Pros: Hard-fighting and powerful; grows to enormous size; accessible to surfcasters, boat, and fly anglers; thrilling blitz fishing; available along nearly the entire Atlantic seaboard; good eating within the slot; rich fishing culture and community. Cons: Highly seasonal and migration-dependent; bite keyed tightly to tide, current, and low light; the stock is a conservation concern with strict, complex, and changing regulations; big fish require careful handling and release; surfcasting demands specialized gear and weather can shut it down.

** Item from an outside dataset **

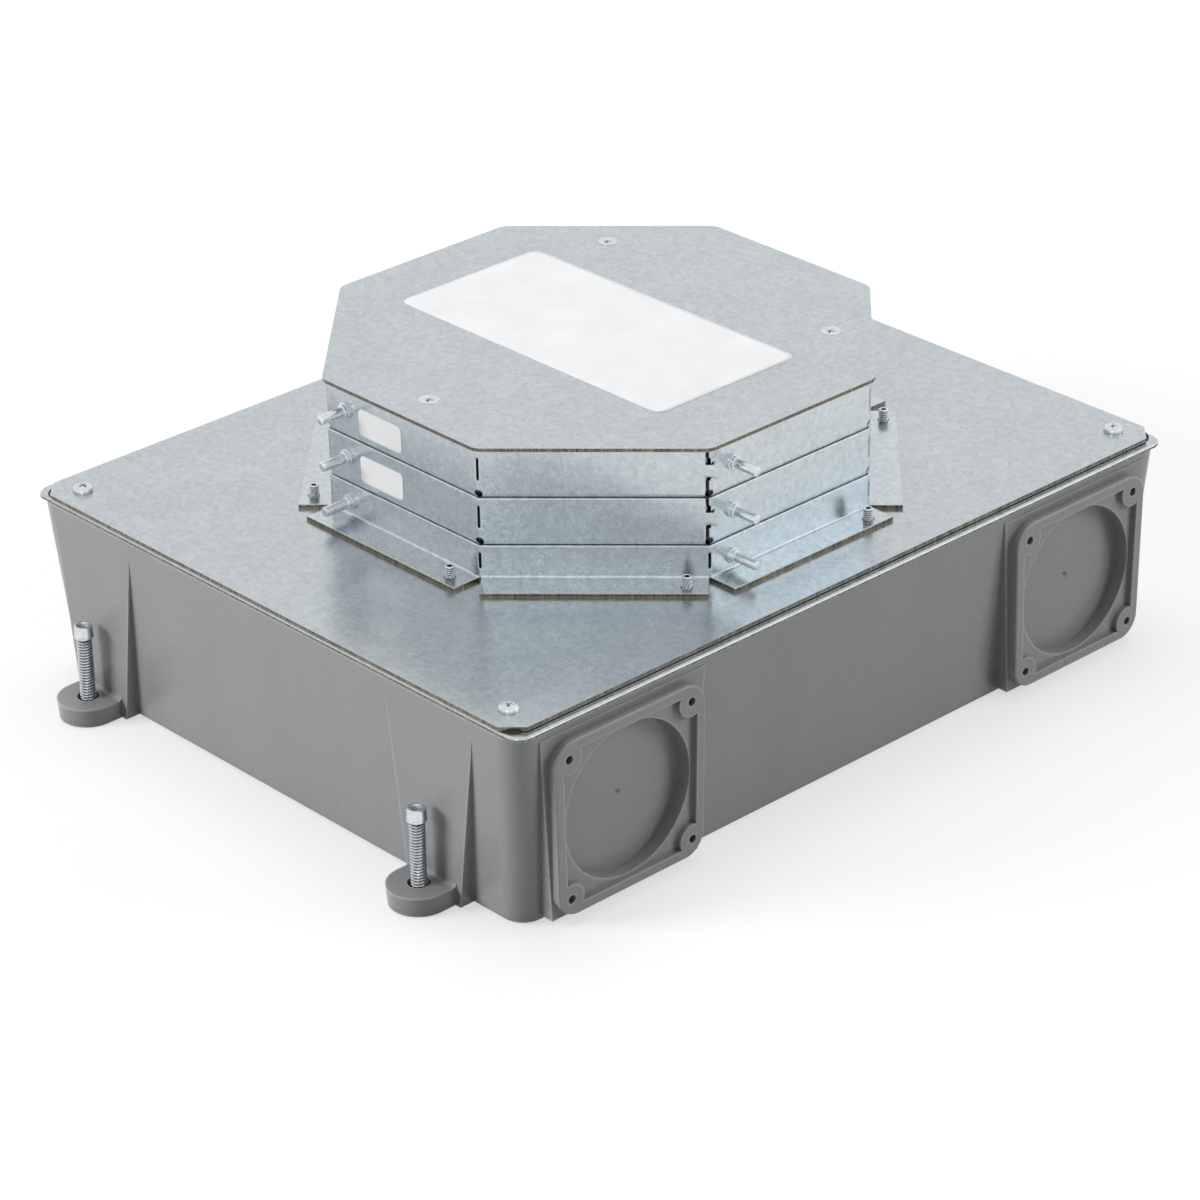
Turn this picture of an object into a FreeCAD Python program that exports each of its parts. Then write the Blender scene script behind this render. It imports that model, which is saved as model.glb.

Striped bass are best suited for the angler who embraces the rhythm of the migration and the tides — the dedicated surfcaster patrolling a night beach, the boat angler working rips, and the fly fisher chasing a blitz. They suit those who value a powerful, sizeable, hard-fighting fish and a deep, varied skill set. Beginners can readily catch schoolies on bait and bucktails, while the pursuit of a 50-pound cow can occupy a serious angler for life.
What's the best bait for big striped bass? A live eel, drifted near structure at night, is a legendary big-striper bait. Live or chunked menhaden (bunker) is the everyday standard.
Why do I have to use circle hooks for stripers? Circle hooks are mandatory for bait fishing for striped bass in many states because they hook the corner of the jaw, greatly reducing gut-hooking and improving survival of released fish — important for a stock under conservation concern.
When is the best time to catch stripers? The fall migration (roughly September–November) produces the year's best fishing and blitzes. Day to day, dawn, dusk, night, and moving tides around rips are most productive.
Can I keep a striped bass? Often yes, but only within a strict slot limit and low bag limit that varies by state and changes frequently due to conservation rules. Always check current regulations, and consider releasing large breeding cows.
Where do I cast during a striper blitz? Cast to the edges of the breaking fish, not the center. In the chaotic middle your lure competes with thousands of real baitfish; on the edge it stands out.